= Peter Baltz =

American politician

Peter Baltz (1831–1903) was a French baker from Bas-Rhin, France, who immigrated to the United States in 1853. He was on the Los Angeles Common Council. and later became a businessperson and property owner again in San Jose, California.

==History==
Baltz was born in Bas-Rhin Department of the Alsace region of France on 10 May 1831. In 1853 he immigrated to the United States, where he "experienced many trials and hardships," working in "the principal Eastern cities." He crossed the country westward to California in 1856, and settled in Los Angeles, where he opened a bakery. In 1860 he served on the Los Angeles Common Council, the governing body of the city.

The successful business was destroyed by fire in 1862 however. Baltz then took up mining, but lost some five thousand dollars in the venture. He opened a new bakery in San Francisco, saved "several thousand dollars," and returned to Europe for a time to visit his parents.

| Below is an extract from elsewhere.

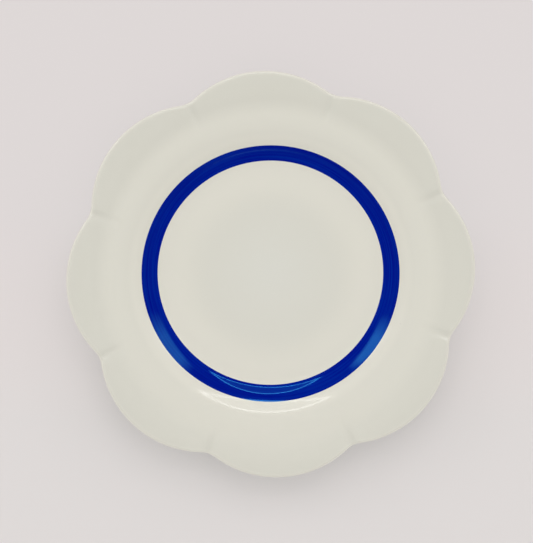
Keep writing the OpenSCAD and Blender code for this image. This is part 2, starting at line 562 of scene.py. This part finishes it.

In 1869 he resettled in San Jose, where he opened the El Dorado Bakery on West El Dorado Street.

Industry and enterprise have brought their regard to Mr. Baltz in the way of a handsome fortune. He owns [in 1888] over $75,00 [sic] worth of property in San Joe, [sic] has erected a large business and hotel building on West Santa Clara Street this year, costing many thousand dollars.

In September 1894 a two-story building he owned in San Jose was destroyed by fire, and in February 1902 a barn he owned was gutted by an "incendiary fire," two horses perishing.

==Personal life==
Baltz was variously reported as marrying at the age of 39 with Angeline Kuhn, a 46-year-old widow, like him from "Basreun (?) France," (on January 2, 1860) and/or with "Miss Chrisinte [sic] Kesser, a lady of his own country, tho [sic] whom he was engaged before his emigration" (in 1888).

He died on August 18, 1903, at the age of seventy-three, leaving "a considerable estate."